* _Given data_:

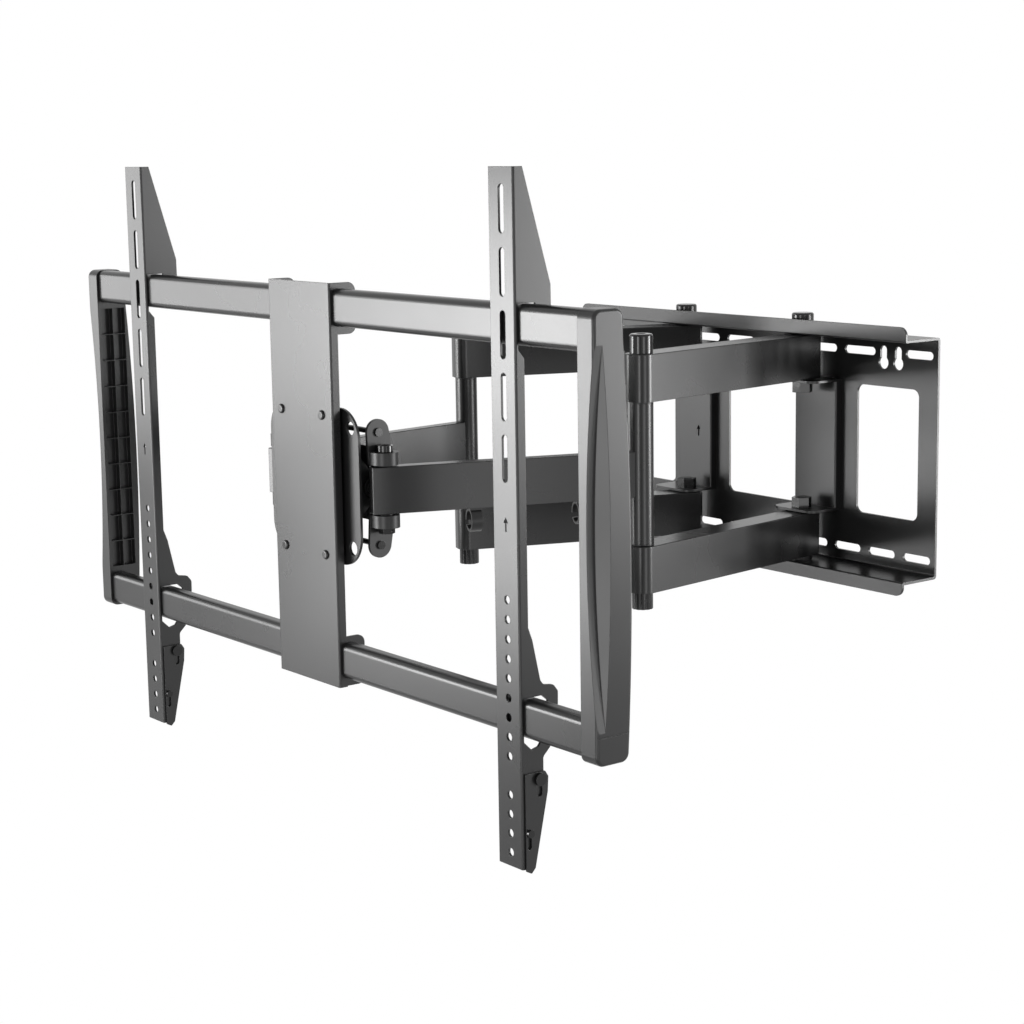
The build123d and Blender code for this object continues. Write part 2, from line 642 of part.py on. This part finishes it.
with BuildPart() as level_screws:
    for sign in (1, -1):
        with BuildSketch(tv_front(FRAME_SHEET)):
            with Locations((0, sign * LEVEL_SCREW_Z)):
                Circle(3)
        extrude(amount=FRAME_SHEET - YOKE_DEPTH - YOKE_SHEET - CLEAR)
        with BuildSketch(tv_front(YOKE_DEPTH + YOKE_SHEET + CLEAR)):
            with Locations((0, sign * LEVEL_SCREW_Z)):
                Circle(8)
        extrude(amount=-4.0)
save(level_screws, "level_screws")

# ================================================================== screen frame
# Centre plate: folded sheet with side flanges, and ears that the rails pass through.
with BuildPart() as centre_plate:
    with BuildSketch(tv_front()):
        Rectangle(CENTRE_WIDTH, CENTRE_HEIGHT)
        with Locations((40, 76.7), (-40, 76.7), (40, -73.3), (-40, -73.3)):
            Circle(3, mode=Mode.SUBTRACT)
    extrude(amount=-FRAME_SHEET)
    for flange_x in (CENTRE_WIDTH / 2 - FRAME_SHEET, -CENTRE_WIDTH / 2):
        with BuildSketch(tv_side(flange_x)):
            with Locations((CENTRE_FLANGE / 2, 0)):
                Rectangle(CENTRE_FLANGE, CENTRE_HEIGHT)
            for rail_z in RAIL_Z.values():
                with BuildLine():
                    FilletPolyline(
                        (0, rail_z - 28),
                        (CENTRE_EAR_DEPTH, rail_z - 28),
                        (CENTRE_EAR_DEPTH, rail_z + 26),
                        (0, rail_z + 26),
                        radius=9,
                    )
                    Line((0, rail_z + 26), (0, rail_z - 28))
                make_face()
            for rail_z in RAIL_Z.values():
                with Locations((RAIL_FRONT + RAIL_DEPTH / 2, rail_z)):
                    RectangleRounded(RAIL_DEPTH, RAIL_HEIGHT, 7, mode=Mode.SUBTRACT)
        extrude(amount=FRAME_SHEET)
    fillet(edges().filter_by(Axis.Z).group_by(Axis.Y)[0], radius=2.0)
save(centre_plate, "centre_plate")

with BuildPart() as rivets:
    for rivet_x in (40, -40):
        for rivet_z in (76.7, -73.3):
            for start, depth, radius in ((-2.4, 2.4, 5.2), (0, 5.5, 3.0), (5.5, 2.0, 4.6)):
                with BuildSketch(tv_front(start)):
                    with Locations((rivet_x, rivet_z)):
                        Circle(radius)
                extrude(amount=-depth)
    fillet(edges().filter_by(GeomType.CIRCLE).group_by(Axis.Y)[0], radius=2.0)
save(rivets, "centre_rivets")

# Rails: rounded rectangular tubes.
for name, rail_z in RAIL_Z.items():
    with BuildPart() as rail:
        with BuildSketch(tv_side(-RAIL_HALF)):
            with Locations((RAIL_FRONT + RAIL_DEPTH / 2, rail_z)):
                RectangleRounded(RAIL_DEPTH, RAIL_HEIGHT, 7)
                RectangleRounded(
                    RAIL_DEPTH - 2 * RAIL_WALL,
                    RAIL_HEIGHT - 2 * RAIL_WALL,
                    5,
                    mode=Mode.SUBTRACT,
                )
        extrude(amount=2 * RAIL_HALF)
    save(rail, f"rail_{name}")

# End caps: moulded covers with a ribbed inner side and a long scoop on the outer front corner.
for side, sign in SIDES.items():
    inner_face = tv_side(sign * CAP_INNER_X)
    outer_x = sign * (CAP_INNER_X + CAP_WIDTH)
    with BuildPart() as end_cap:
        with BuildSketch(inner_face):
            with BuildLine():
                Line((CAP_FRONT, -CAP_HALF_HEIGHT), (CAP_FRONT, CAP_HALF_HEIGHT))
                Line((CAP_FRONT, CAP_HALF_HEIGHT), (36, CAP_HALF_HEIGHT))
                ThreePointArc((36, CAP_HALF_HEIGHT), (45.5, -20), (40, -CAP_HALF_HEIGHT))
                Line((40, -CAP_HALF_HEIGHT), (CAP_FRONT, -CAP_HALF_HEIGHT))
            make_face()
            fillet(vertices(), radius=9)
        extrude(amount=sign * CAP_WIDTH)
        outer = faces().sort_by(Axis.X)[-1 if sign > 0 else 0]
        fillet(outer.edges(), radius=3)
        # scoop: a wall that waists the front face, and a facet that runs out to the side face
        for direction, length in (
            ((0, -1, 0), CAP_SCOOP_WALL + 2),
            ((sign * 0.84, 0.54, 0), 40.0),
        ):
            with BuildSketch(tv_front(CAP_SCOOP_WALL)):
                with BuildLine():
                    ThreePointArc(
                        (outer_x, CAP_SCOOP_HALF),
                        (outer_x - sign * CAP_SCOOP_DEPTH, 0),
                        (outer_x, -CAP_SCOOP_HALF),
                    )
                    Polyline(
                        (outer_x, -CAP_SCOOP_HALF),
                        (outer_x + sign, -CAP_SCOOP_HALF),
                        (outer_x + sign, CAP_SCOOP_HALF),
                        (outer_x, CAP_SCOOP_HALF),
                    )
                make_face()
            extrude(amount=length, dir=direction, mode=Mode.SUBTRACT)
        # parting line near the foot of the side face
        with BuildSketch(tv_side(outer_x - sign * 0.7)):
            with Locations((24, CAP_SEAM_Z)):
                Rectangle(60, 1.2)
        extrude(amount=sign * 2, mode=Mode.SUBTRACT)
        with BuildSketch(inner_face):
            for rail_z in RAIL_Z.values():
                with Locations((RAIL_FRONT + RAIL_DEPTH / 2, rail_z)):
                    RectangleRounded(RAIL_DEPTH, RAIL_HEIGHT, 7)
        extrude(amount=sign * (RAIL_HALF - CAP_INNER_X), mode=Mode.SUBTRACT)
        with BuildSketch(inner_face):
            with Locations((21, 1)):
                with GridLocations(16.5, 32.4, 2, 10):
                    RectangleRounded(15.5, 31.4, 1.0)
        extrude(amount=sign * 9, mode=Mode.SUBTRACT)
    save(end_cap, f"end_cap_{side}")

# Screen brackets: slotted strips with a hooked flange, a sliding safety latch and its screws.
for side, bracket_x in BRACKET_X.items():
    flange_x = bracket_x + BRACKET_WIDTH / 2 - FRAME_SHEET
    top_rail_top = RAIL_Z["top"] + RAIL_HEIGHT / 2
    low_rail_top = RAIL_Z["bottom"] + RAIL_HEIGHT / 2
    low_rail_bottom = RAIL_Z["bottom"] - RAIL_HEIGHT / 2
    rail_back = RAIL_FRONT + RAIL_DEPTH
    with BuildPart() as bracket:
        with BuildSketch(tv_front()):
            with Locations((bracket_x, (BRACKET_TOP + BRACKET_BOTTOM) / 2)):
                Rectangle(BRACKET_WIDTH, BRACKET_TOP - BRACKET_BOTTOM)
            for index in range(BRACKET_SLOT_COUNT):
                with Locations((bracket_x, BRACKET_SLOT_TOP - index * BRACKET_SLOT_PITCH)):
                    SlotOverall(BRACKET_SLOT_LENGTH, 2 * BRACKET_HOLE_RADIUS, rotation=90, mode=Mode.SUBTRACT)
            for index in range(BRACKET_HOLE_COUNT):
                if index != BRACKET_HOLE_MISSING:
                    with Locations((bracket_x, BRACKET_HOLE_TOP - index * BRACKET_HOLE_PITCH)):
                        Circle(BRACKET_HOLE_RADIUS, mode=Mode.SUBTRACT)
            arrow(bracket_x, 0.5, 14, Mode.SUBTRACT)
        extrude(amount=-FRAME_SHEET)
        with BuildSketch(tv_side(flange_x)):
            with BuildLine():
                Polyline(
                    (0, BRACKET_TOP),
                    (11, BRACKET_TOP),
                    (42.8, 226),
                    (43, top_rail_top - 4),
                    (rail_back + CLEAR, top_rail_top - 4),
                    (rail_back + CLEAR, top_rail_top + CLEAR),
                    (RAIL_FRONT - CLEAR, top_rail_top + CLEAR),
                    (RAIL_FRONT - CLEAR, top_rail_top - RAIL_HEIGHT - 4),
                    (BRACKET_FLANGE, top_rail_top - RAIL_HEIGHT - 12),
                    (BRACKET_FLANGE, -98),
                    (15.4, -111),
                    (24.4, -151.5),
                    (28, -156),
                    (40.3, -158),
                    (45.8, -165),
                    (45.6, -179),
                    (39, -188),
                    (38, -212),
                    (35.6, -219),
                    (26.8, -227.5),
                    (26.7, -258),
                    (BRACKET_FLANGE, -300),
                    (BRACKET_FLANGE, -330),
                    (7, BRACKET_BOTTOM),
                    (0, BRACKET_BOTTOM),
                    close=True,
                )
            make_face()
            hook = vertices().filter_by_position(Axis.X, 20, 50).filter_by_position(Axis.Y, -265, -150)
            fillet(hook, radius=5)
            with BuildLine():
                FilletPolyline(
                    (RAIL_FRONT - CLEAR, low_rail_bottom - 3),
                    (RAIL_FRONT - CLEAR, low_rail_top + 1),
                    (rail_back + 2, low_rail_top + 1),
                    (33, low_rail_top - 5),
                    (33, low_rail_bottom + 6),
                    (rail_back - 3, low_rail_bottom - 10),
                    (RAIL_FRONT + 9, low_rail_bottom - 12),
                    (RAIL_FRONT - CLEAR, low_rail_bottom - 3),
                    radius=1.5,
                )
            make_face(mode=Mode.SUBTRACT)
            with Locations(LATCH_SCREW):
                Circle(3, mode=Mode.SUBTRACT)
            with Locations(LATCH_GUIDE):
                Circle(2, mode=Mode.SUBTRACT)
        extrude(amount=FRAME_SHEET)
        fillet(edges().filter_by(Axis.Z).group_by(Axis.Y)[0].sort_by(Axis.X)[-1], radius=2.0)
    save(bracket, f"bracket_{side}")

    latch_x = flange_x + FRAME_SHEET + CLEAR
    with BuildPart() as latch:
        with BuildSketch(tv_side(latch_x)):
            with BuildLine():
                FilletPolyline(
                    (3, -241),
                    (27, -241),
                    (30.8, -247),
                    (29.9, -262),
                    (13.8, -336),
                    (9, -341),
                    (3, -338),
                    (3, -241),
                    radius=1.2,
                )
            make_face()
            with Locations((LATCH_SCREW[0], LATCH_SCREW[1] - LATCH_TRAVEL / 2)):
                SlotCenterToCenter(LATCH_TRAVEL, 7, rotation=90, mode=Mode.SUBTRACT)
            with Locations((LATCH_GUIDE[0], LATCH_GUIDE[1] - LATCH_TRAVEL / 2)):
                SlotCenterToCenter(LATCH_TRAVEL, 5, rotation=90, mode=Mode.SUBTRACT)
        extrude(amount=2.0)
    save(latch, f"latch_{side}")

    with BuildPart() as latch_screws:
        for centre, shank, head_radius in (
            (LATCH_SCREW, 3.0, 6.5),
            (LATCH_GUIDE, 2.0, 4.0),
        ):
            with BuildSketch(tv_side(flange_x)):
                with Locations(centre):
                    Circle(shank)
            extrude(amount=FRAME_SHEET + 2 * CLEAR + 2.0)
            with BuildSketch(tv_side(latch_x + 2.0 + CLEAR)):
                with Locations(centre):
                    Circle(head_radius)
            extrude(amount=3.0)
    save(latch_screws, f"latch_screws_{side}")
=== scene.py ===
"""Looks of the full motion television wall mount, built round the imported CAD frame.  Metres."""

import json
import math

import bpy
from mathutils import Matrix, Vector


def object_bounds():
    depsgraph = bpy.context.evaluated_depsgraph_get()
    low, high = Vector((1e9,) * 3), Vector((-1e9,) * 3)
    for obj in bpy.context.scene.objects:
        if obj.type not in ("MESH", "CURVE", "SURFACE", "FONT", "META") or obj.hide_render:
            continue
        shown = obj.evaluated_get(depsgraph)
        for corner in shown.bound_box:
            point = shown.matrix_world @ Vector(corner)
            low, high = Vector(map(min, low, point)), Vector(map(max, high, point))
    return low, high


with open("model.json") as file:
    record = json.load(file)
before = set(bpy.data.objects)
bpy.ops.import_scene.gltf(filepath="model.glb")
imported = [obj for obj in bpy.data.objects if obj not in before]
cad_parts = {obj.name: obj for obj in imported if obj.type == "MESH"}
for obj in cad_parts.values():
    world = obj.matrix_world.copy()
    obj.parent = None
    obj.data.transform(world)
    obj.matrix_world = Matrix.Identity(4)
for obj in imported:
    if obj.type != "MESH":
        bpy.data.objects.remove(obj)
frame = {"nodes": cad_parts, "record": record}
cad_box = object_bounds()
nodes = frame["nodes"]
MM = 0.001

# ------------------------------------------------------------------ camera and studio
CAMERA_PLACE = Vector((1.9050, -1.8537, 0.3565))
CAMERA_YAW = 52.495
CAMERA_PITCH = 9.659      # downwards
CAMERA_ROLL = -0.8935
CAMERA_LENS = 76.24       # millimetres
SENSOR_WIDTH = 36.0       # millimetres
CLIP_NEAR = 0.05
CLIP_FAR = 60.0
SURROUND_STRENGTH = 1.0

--

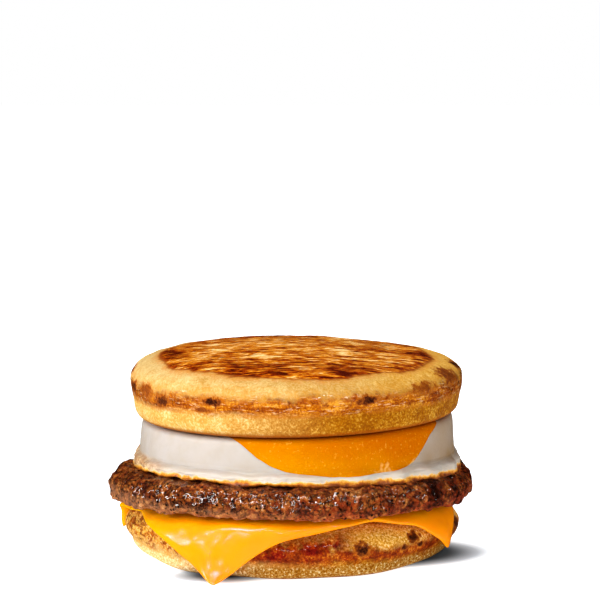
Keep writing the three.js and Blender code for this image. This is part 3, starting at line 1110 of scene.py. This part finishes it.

* _Problem to work on_: Taking the material above, extract exactly and only the lines from the line with "with BuildSketch(tv_side(latch_x +" to the line with "return low, high", inclusive of both.

* _Exercise solution_:
            with BuildSketch(tv_side(latch_x + 2.0 + CLEAR)):
                with Locations(centre):
                    Circle(head_radius)
            extrude(amount=3.0)
    save(latch_screws, f"latch_screws_{side}")
=== scene.py ===
"""Looks of the full motion television wall mount, built round the imported CAD frame.  Metres."""

import json
import math

import bpy
from mathutils import Matrix, Vector


def object_bounds():
    depsgraph = bpy.context.evaluated_depsgraph_get()
    low, high = Vector((1e9,) * 3), Vector((-1e9,) * 3)
    for obj in bpy.context.scene.objects:
        if obj.type not in ("MESH", "CURVE", "SURFACE", "FONT", "META") or obj.hide_render:
            continue
        shown = obj.evaluated_get(depsgraph)
        for corner in shown.bound_box:
            point = shown.matrix_world @ Vector(corner)
            low, high = Vector(map(min, low, point)), Vector(map(max, high, point))
    return low, high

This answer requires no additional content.